Task to complete: Nothing but the lines from the line that contains "# Latch bolts, both drawn back" through the line that contains "bpy.data.objects.remove(obj)" should appear in the output, each reproduced exactly.

########################################

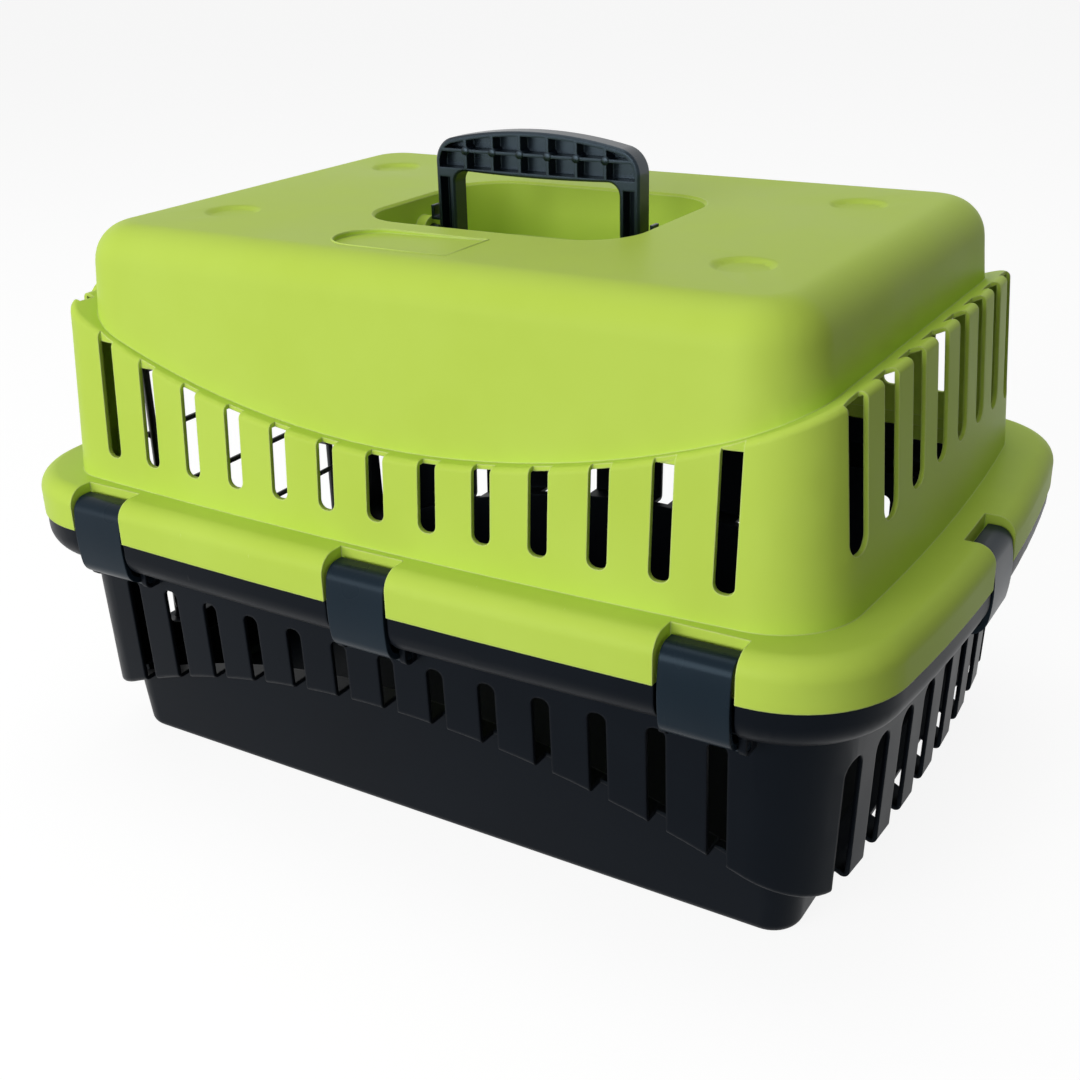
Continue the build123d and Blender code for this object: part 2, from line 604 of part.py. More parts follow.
# Handle: grip and legs, the ribbed pockets in the -Y face, the pins and a hook outside each leg
with BuildPart() as handle:
    extrude(arch(0, HANDLE_AXIS_Z - HANDLE_DEPTH / 2), amount=-HANDLE_DEPTH)
    with BuildSketch(Plane.XZ) as gap:
        inner = HANDLE_HALF_LENGTH - HANDLE_LEG
        with BuildLine():
            ThreePointArc((-inner, GRIP_BASE_Z - GRIP_BASE_RISE), (0, GRIP_BASE_Z),
                          (inner, GRIP_BASE_Z - GRIP_BASE_RISE))
            Polyline((inner, GRIP_BASE_Z - GRIP_BASE_RISE), (inner, 0), (-inner, 0),
                     (-inner, GRIP_BASE_Z - GRIP_BASE_RISE))
        make_face()
        fillet(gap.vertices(), HANDLE_CORNER / 2)
    extrude(amount=HANDLE_DEPTH, both=True, mode=Mode.SUBTRACT)
    chamfer(handle.faces().filter_by(Axis.Y).edges(), HANDLE_EDGE)
    with BuildSketch(Plane.YZ):
        with Locations((0, HANDLE_AXIS_Z)):
            Circle(HANDLE_DEPTH / 2)
        with Locations((0, (HANDLE_AXIS_Z + HANDLE_TOP_Z) / 2)):
            Rectangle(HANDLE_DEPTH, HANDLE_TOP_Z - HANDLE_AXIS_Z)
    extrude(amount=HANDLE_HALF_LENGTH, both=True, mode=Mode.INTERSECT)
    with BuildSketch(Plane.XZ.offset(HANDLE_DEPTH / 2)):
        add(arch(HANDLE_WALL, GRIP_BASE_Z + HANDLE_WALL))
        column = 2 * (HANDLE_HALF_LENGTH - HANDLE_WALL) / GRIP_COLUMNS
        with Locations((0, GRIP_RIB_Z)):
            with GridLocations(column, 1, GRIP_COLUMNS - 1, 1):
                Rectangle(RIB, HANDLE_TOP_Z - GRIP_BASE_Z + HANDLE_WALL, mode=Mode.SUBTRACT)
            Rectangle(2 * HANDLE_HALF_LENGTH, RIB, mode=Mode.SUBTRACT)
        with Locations((0, (HANDLE_AXIS_Z + GRIP_BASE_Z) / 2)):
            with GridLocations(2 * HANDLE_HALF_LENGTH - HANDLE_LEG, 1, 2, 1):
                Rectangle(HANDLE_LEG - 2 * HANDLE_WALL, GRIP_BASE_Z - HANDLE_AXIS_Z - 2 * HANDLE_WALL)
    extrude(amount=-POCKET_DEPTH, mode=Mode.SUBTRACT)
    for side in (-1, 1):
        with BuildSketch(Plane.YZ.offset(side * (HANDLE_HALF_LENGTH - HANDLE_WALL))):
            with Locations((0, HANDLE_AXIS_Z)):
                Circle(HANDLE_PIN_RADIUS)
        extrude(amount=side * (HANDLE_PIN_END - HANDLE_HALF_LENGTH + HANDLE_WALL))
        with BuildSketch(Plane.XZ):
            with BuildLine():
                Polyline((side * (HANDLE_HALF_LENGTH - RIB), HOOK_BASE_Z), (side * HOOK_X, HOOK_BASE_Z),
                         (side * HOOK_X, HOOK_TOP_Z), (side * (HOOK_X - RIB), HOOK_TOP_Z),
                         (side * (HOOK_X - RIB), HOOK_BASE_Z + RIB),
                         (side * (HANDLE_HALF_LENGTH - RIB), HOOK_BASE_Z + RIB), close=True)
            make_face()
        extrude(amount=HOOK_DEPTH, both=True)

# Door frame: one wire bent into a rounded loop
with BuildPart() as door_frame:
    add(wire(FRAME_X, [(-DOOR_HALF_WIDTH, DOOR_BASE_Z), (DOOR_HALF_WIDTH, DOOR_BASE_Z),
                       (DOOR_HALF_WIDTH, DOOR_TOP_Z), (-DOOR_HALF_WIDTH, DOOR_TOP_Z)], FRAME_WIRE, True))

# Cross wires welded to the outside of the frame
cross_zs = [DOOR_BASE_Z + (DOOR_TOP_Z - DOOR_BASE_Z) * step / DOOR_GAPS for step in range(1, DOOR_GAPS)]
cross_end = DOOR_HALF_WIDTH + FRAME_WIRE / 2
cross_wires = {}
for number, z in enumerate(cross_zs, 1):
    with BuildPart() as cross_wire:
        add(wire(CROSS_X, [(-cross_end, z), (cross_end, z)], CROSS_WIRE, False))
    cross_wires["door_cross_wire_" + str(number)] = cross_wire

# Upright wire in the middle and the rod that the door turns on
with BuildPart() as door_upright_wire:
    add(wire(UPRIGHT_X, [(0, DOOR_BASE_Z - FRAME_WIRE / 2), (0, DOOR_TOP_Z + FRAME_WIRE / 2)],
             CROSS_WIRE, False))

with BuildPart() as hinge_rod:
    add(wire(ROD_X, [(HINGE_Y, DOORWAY_BASE_Z - ROD_REACH), (HINGE_Y, DOORWAY_TOP_Z + ROD_REACH)],
             ROD, False))

# Latch housing: a block on two saddles round the middle cross wires, bored from each end for a bolt
housing_middle = (HOUSING_BASE_Z + HOUSING_TOP_Z) / 2
with BuildPart() as latch_housing:
    with BuildSketch(Plane.YZ.offset(HOUSING_FACE_X)):
        with Locations((LATCH_Y, housing_middle)):
            RectangleRounded(HOUSING_WIDTH, HOUSING_TOP_Z - HOUSING_BASE_Z, HOUSING_WIDTH / 4)
    extrude(amount=HOUSING_BACK_X - HOUSING_FACE_X)
    chamfer(latch_housing.faces().sort_by(Axis.X)[0].edges(), ROD / 4)
    for z in cross_zs[1:3]:
        with Locations(((HOUSING_BACK_X - WALL + SADDLE_BACK_X) / 2, LATCH_Y, z)):
            Box(SADDLE_BACK_X - HOUSING_BACK_X + WALL, HOUSING_WIDTH, SADDLE_HEIGHT)
        add(wire(CROSS_X, [(-cross_end, z), (cross_end, z)], CROSS_WIRE, False), mode=Mode.SUBTRACT)
    for up in (-1, 1):
        end_z = housing_middle + up * HOUSING_MIDDLE / 2
        slot_z = end_z + up * (2 * BOLT_TAIL - RUNNING_GAP)
        slot_length = THUMB_HEIGHT + BOLT_TRAVEL + 2 * RUNNING_GAP
        with BuildSketch(Plane.XY.offset(end_z)):
            with Locations((BOLT_X, LATCH_Y)):
                Circle(ROD / 2 + RUNNING_GAP)
        extrude(amount=up * HOUSING_TOP_Z, mode=Mode.SUBTRACT)
        with Locations(((HOUSING_FACE_X + BOLT_X) / 2 - 1, LATCH_Y, slot_z + up * slot_length / 2)):
            Box(BOLT_X - HOUSING_FACE_X + 2, THUMB_NECK + 2 * RUNNING_GAP, slot_length, mode=Mode.SUBTRACT)

# Latch bolts, both drawn back
with BuildPart() as latch_bolt_upper:
    add(latch_bolt(1))

with BuildPart() as latch_bolt_lower:
    add(latch_bolt(-1))

pieces = {
    "top_shell": top_shell,
    "bottom_shell": bottom_shell,
    "handle": handle,
    "door_frame": door_frame,
    "door_upright_wire": door_upright_wire,
    "hinge_rod": hinge_rod,
    "latch_housing": latch_housing,
    "latch_bolt_upper": latch_bolt_upper,
    "latch_bolt_lower": latch_bolt_lower,
    **clips,
    **cross_wires,
}

os.makedirs("parts", exist_ok=True)
for name, piece in pieces.items():
    piece.part.label = name
    export_step(piece.part, "parts/" + name + ".step")
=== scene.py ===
"""Pet carrier: the looks of a two-shell moulded carrier with a folding handle and a wire door.

Places and sizes of the carrier's own pieces are in millimetres, as in its CAD. Settings and the studio are in
metres.
"""

import math

import bmesh
import bpy
import numpy as np
from mathutils import Matrix, Vector


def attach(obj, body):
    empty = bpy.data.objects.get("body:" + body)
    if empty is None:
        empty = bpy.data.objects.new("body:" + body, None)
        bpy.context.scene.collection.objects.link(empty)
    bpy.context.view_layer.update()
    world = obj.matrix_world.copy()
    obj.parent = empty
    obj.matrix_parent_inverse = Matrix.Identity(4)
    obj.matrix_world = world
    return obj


bl_info = {
    "name": "Pet Carrier",
    "version": (1, 0, 0),
    "blender": (4, 5, 0),
    "location": "View3D > Sidebar > Carrier",
    "description": "Dresses a moulded pet carrier with its plastics, wire door and studio",
    "category": "Object",
}

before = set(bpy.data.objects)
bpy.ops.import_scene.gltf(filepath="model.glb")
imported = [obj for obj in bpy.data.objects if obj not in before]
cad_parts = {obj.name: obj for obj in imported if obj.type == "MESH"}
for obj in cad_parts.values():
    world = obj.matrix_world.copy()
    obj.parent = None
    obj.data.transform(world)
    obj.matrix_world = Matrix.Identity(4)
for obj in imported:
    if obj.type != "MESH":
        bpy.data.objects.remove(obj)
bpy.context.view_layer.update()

MM = 0.001

# CAD nodes that share a finish
CLIPS = ["front_clip_left", "front_clip_middle", "front_clip_right",
         "back_clip_left", "back_clip_middle", "back_clip_right", "end_clip"]
WIRES = ["door_frame", "door_cross_wire_1", "door_cross_wire_2", "door_cross_wire_3", "door_cross_wire_4",
         "door_upright_wire", "hinge_rod"]
LATCH = ["latch_housing", "latch_bolt_upper", "latch_bolt_lower"]

# The line round the label recess: the middle and radius of its round end, and where its square end lies
ROOF_Z = 271
LABEL_Y = -87
OUTLINE_ROUND_X = -34
OUTLINE_RADIUS = 16.6
OUTLINE_END_X = 16.4

# The grip's upright ribs, its one long rib, the floor of its pockets and how deep they are
RIB_COUNT = 6
RIB_PITCH = 15.03
LONG_RIB_Z = 295.5
POCKET_FLOOR_Y = 1
POCKET_DEPTH = 6.5
# A boss narrows by its draft to its top. The top is eased and the foot flared, each so much across and along
BOSS_DRAFT = 0.2
BOSS_EASE = (0.5, 0.35)
BOSS_FLARE = (0.5, 0.4)

# The door's wires: where cross wires touch the frame, and where they touch the hinge rod and the upright
FRAME_TOUCH_X = -193.5
OUTER_TOUCH_X = -196.5
FRAME_SIDE_Y = 80
HINGE_Y = -74
CROSS_WIRE_Z = (83.68, 117.76, 151.84, 185.92)
# How full a weld bead is: 1 would be an ellipse, and less is fuller
BEAD_POWER = 0.8

# Points nearer than this are made one in a CAD mesh and in a new piece, and edges that turn more stay sharp
MERGE_GAP = 0.01
POLE_GAP = 0.0001
SHARP_EDGE = math.radians(34)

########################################

Task response:
# Latch bolts, both drawn back
with BuildPart() as latch_bolt_upper:
    add(latch_bolt(1))

with BuildPart() as latch_bolt_lower:
    add(latch_bolt(-1))

pieces = {
    "top_shell": top_shell,
    "bottom_shell": bottom_shell,
    "handle": handle,
    "door_frame": door_frame,
    "door_upright_wire": door_upright_wire,
    "hinge_rod": hinge_rod,
    "latch_housing": latch_housing,
    "latch_bolt_upper": latch_bolt_upper,
    "latch_bolt_lower": latch_bolt_lower,
    **clips,
    **cross_wires,
}

os.makedirs("parts", exist_ok=True)
for name, piece in pieces.items():
    piece.part.label = name
    export_step(piece.part, "parts/" + name + ".step")
=== scene.py ===
"""Pet carrier: the looks of a two-shell moulded carrier with a folding handle and a wire door.

Places and sizes of the carrier's own pieces are in millimetres, as in its CAD. Settings and the studio are in
metres.
"""

import math

import bmesh
import bpy
import numpy as np
from mathutils import Matrix, Vector


def attach(obj, body):
    empty = bpy.data.objects.get("body:" + body)
    if empty is None:
        empty = bpy.data.objects.new("body:" + body, None)
        bpy.context.scene.collection.objects.link(empty)
    bpy.context.view_layer.update()
    world = obj.matrix_world.copy()
    obj.parent = empty
    obj.matrix_parent_inverse = Matrix.Identity(4)
    obj.matrix_world = world
    return obj


bl_info = {
    "name": "Pet Carrier",
    "version": (1, 0, 0),
    "blender": (4, 5, 0),
    "location": "View3D > Sidebar > Carrier",
    "description": "Dresses a moulded pet carrier with its plastics, wire door and studio",
    "category": "Object",
}

before = set(bpy.data.objects)
bpy.ops.import_scene.gltf(filepath="model.glb")
imported = [obj for obj in bpy.data.objects if obj not in before]
cad_parts = {obj.name: obj for obj in imported if obj.type == "MESH"}
for obj in cad_parts.values():
    world = obj.matrix_world.copy()
    obj.parent = None
    obj.data.transform(world)
    obj.matrix_world = Matrix.Identity(4)
for obj in imported:
    if obj.type != "MESH":
        bpy.data.objects.remove(obj)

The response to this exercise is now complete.